One major change occurred with the publication of Regulations for the Order and Discipline of the Troops of the United States by Baron von Steuben. Combining European and American practices, von Steuben reorganized the regiment into two four-company battalions. Additionally, when not used as skirmishers, the regiment's permanent light infantry company was often detached to form provisional battalions. Such units could be combined further to form special strike forces.

===Civil War===
When the American Civil War began, the Union Army had no set defined battalion structure, only that any two or more companies making up a regiment was defined as a battalion. Sometimes if a regiment only consisted of between four and eight companies, it would be referred to as a battalion.

However, when Congress authorized the raising of nine new infantry regiments of the Regular Army (11th through 19th) shortly after the war began, they were formally organized with two or three battalions of eight companies each. Each battalion was led by a major with a staff consisting of an adjutant, quartermaster/commissary, sergeant major, quartermaster sergeant, commissary sergeant and Hospital Steward. Depending on the size of the companies, a battalion was authorized between 663 and 807 personnel total. The battalion's adjutant and quartermaster/commissary were chosen from among the lieutenants of its subordinate companies. This structure was based on the system being used by the French Army at the time, whereby two battalions would operate in the field while the third remained at the regimental depot to train and recruit. Lorenzo Thomas, Adjutant-General of the US Army, recommended that the three-battalion system also be adopted by the pre-existing infantry regiments of the Regular Army and the regiments of United States Volunteers being raised by the states. However, it was decided not to do so in part as it might confuse an American populace more familiar with the older system.
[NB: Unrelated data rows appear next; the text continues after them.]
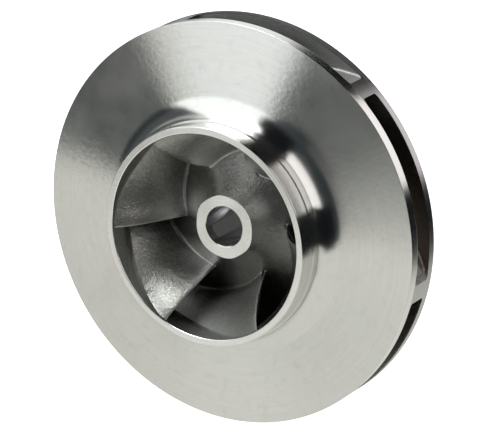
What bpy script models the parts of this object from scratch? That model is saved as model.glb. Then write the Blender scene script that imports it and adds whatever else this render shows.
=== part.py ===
"""Closed impeller of a water pump, one stainless casting turned on the outside.

The pump shaft runs along Z. The suction eye opens towards +Z, and the impeller
lies on the rear end of its hub, so that the origin is the centre of that face.
Every length is in metres and every angle in degrees until it is used.
"""
import math

import bmesh
import bpy
import numpy as np

# Discharge rim, from the rear to the front
OUTER_RADIUS = 0.120
REAR_BOSS_HEIGHT = 0.012
BACK_RIM = 0.0052
OUTLET_WIDTH = 0.0145
FRONT_RIM = 0.0066
EDGE_BREAK = 0.0003

# Front shroud: a cone outside, a steeper cone inside
FACE_SLOPE = 3.5
PASSAGE_SLOPE = 7.0

# Suction neck with its turned wear land
THROAT_RADIUS = 0.0610
THROAT_ARC = 0.0186
LAND_RADIUS = 0.0651
LAND_LENGTH = 0.0118
SHOULDER_RADIUS = 0.0658
LIP_ABOVE_RIM = 0.0273
LIP_BREAK = 0.0004
NECK_FILLET = 0.0144
NECK_FILLET_CENTRE = 0.0783
NECK_JOINT_RADIUS = 0.0800

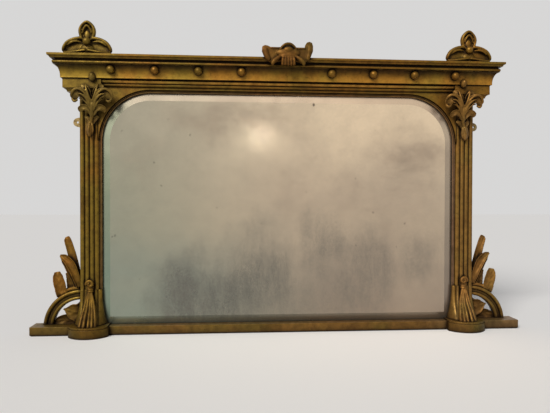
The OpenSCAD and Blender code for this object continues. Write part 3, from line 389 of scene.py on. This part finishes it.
# A lighter copy of the gilding for the base shelf: painted light, and paler rubbed arrises
WORN_AND_LIT = gilding("gilding_worn_and_lit", (0.270, 0.135, 0.030), (0.225, 0.140, 0.026), DIRT_AND_SHADE, (0.40, 0.25, 0.09), shine=0.36)
SLIP = gilding(
    "gilding_slip", (0.205, 0.100, 0.030), (0.165, 0.098, 0.028), (0.030, 0.015, 0.004), (0.26, 0.13, 0.036)
)
PINE_X = pine("pine_along", "X")
PINE_Z = pine("pine_upright", "Z")
BRASS = dull_metal("old_brass", (0.30, 0.21, 0.085), (0.10, 0.066, 0.03), 0.38)
STEEL = dull_metal("old_steel", (0.34, 0.33, 0.31), (0.11, 0.06, 0.035), 0.4)
MIRROR = old_mirror("foxed_plate")

FINISH = {
    "mirror_glass": MIRROR, "left_slip": SLIP, "right_slip": SLIP, "head_slip": SLIP,
    "left_stile": PINE_Z, "right_stile": PINE_Z, "head_rail": PINE_X, "glazing_blocks": PINE_Z,
    "finial_dowels": PINE_Z, "left_wall_plate": BRASS, "right_wall_plate": BRASS, "plate_screws": BRASS,
    "backboard_screws": STEEL, "frieze_cove": COVE, "left_cove_return": COVE, "right_cove_return": COVE,
    "upper_bead": LIT_GILT, "base_shelf": WORN_AND_LIT,
}
for name, node in nodes.items():
    finish = FINISH.get(name, PINE_Z if name.startswith("backboard") else GILT)
    node.data.materials.clear()
    node.data.materials.append(finish)


# ---------- Carving ----------

def curve_point(points, t):
    """A point on a smooth curve through all the points."""
    last = len(points) - 1
    place = min(max(t, 0.0), 1.0) * last
    i = min(int(place), last - 1)
    u = place - i
    a, b = points[i], points[i + 1]
    before = points[i - 1] if i else a * 2 - b
    after = points[i + 2] if i + 2 <= last else b * 2 - a
    return 0.5 * (
        2 * a + (b - before) * u + (2 * before - 5 * a + 4 * b - after) * u * u
        + (3 * a - before - 3 * b + after) * u * u * u
    )


def number_at(values, t):
    """A number between values that are spread evenly from t = 0 to 1."""
    place = min(max(t, 0.0), 1.0) * (len(values) - 1)
    i = min(int(place), len(values) - 2)
    u = place - i
    u = u * u * (3 - 2 * u)
    return values[i] * (1 - u) + values[i + 1] * u


def along(points, t):
    """The point at t of a curve, the direction there, and the direction to its side across the view."""
    ahead = (curve_point(points, t + 0.01) - curve_point(points, t - 0.01)).normalized()
    side = ahead.cross(Vector((0, 1, 0)))
    side = side.normalized() if side.length > 0.05 else Vector((1, 0, 0))
    return curve_point(points, t), ahead, side


def cut_below(mesh, height):
    """Takes away what is below that height, and closes the cut."""
    bm = bmesh.new()
    bm.from_mesh(mesh)
    found = bmesh.ops.bisect_plane(
        bm, geom=bm.verts[:] + bm.edges[:] + bm.faces[:], plane_co=(0, 0, height), plane_no=(0, 0, -1),
        clear_outer=True
    )
    bmesh.ops.edgeloop_fill(bm, edges=[e for e in found["geom_cut"] if isinstance(e, bmesh.types.BMEdge)])
    bm.to_mesh(mesh)
    bm.free()


def drop_specks(mesh, fewest=100):
    """Takes away the loose bubbles that a voxel remesh can leave."""
    bm = bmesh.new()
    bm.from_mesh(mesh)
    specks = []
    for start in bm.faces:
        if start.tag:
            continue
        start.tag = True
        island = [start]
        for face in island:
            for edge in face.edges:
                for other in edge.link_faces:
                    if not other.tag:
                        other.tag = True
                        island.append(other)
        if len(island) < fewest:
            specks += island
    bmesh.ops.delete(bm, geom=specks, context="FACES")
    bm.to_mesh(mesh)
    bm.free()


# Rings over which a tube's end is rounded, its sides and its least radius
ROUNDED_RINGS, TUBE_SIDES, THINNEST_TUBE = 2.5, 14, 0.25
LEAF_STEPS, LEAF_ACROSS = 44, 26
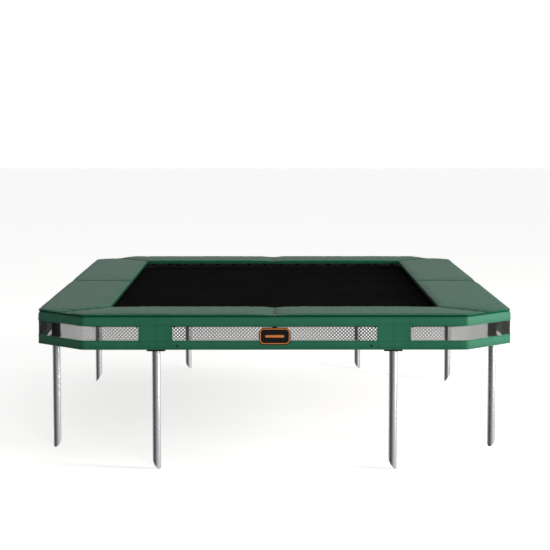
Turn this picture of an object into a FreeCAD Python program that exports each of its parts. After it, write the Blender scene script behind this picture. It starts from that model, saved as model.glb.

In July 1861, when Congress authorized the addition of a new mounted regiment for the Regular Army (3rd Cavalry) and the raising of Volunteer cavalry regiments, they did adopt the three-battalion structure for these new units. Each battalion would be commanded by a major and consist of two squadrons, each squadron composed of two companies. The battalion staff included an adjutant, a quartermaster/commissary (chosen from among the battalion's lieutenants), a sergeant major, a quartermaster sergeant, a commissary sergeant, a hospital steward, a saddler sergeant and a veterinary sergeant. This gave the cavalry battalion a minimum strength of 325 and a maximum strength of 389 depending on the size of its companies. The saddler sergeant oversaw the saddlers assigned to each company and acted as the master saddler or foreman when they were all assembled together as a repair shop.

The purpose of this organization was so that a cavalry regiment could divide itself into three autonomous parts, allowing each to operate independently of the other, as they had before the war. However, when the regiment operated together the battalion structure proved to be cumbersome and over-officered, especially after regiments were frequently reduced to a fraction of their authorized size by attrition. A year later, the organization of all cavalry units were streamlined and the permanent battalion structure was removed, with some of the supporting staff moved up to the regimental headquarters. Although the permanent structure was removed, cavalry companies continued to operate as squadrons and battalions in the field.

In August 1861, Congress approved the creation of the US Engineer Battalion at an authorized strength of four companies with 150 engineers each. Later in June 1864, they authorized the addition of a sergeant-major and a quartermaster sergeant to the battalion. However, there were no staff officers assigned to the battalion, requiring company officers to pull double-duty, and the battalion remained far short of its authorized strength until they were permitted to recruit directly from Volunteer units. During the war, the battalion was commanded by a number of different officers and operated as part of the Army of the Potomac's Engineer Brigade. Their main task was constructing roads, pontoon bridges and fortifications, often under fire, although on occasion they also fought as infantry.